### [BRIEF]
Copy out exactly every line from the line containing "What bpy script" until the records below end, inclusive of both boundary lines.

### [DATA PROVIDED]
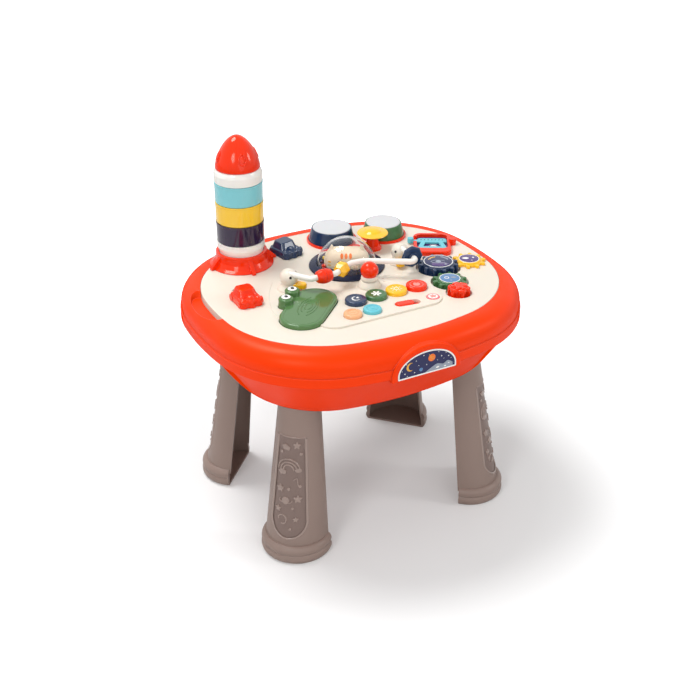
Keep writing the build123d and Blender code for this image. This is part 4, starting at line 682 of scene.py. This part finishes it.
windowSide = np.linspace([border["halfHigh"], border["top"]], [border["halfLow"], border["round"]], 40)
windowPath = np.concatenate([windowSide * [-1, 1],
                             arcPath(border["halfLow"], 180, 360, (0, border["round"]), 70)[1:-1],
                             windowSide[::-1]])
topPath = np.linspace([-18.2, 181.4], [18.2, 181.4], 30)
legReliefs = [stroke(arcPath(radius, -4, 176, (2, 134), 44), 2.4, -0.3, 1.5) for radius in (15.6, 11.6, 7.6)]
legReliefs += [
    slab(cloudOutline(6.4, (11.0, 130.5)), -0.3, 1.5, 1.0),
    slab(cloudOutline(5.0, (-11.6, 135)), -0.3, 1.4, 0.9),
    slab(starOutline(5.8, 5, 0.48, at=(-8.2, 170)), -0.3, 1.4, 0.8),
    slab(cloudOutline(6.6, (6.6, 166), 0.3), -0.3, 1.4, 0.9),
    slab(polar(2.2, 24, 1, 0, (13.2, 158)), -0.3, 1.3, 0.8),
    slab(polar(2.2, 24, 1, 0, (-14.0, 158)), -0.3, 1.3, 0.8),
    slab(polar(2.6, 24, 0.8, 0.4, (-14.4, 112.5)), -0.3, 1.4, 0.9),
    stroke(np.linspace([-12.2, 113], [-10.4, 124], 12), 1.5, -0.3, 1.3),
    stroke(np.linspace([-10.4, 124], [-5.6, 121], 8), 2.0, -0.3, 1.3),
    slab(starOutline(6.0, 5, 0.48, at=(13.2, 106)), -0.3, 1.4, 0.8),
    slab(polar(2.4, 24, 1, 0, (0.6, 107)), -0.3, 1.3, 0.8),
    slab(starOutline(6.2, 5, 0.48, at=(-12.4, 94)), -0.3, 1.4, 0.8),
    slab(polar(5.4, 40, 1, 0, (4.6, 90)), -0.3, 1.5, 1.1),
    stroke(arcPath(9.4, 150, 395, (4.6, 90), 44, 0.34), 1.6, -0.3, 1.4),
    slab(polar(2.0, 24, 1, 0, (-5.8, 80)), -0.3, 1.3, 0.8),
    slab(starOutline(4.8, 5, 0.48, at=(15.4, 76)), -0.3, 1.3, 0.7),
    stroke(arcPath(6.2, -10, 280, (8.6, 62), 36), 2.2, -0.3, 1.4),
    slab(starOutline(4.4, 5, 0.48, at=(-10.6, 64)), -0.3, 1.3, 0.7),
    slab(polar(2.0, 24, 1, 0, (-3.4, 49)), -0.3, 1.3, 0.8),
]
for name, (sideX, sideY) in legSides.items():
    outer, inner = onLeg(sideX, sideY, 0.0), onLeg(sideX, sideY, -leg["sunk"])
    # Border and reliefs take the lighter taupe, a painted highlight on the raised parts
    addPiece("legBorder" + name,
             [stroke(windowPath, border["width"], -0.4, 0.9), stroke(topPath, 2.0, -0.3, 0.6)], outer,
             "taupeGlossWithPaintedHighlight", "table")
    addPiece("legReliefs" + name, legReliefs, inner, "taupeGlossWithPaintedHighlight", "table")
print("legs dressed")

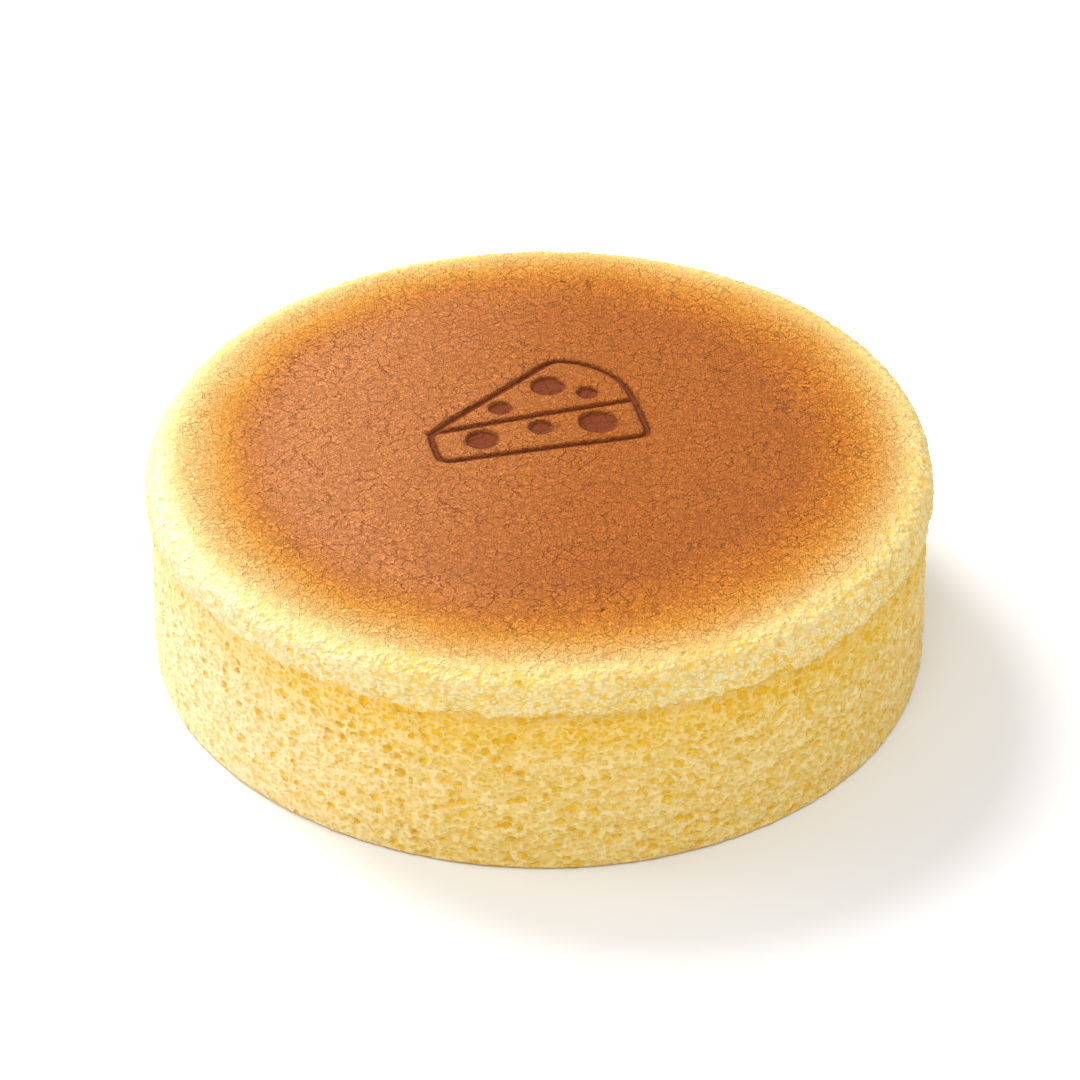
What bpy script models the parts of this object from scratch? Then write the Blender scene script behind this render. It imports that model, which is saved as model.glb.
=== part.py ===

### [IN RESPONSE]
What bpy script models the parts of this object from scratch? Then write the Blender scene script behind this render. It imports that model, which is saved as model.glb.
=== part.py ===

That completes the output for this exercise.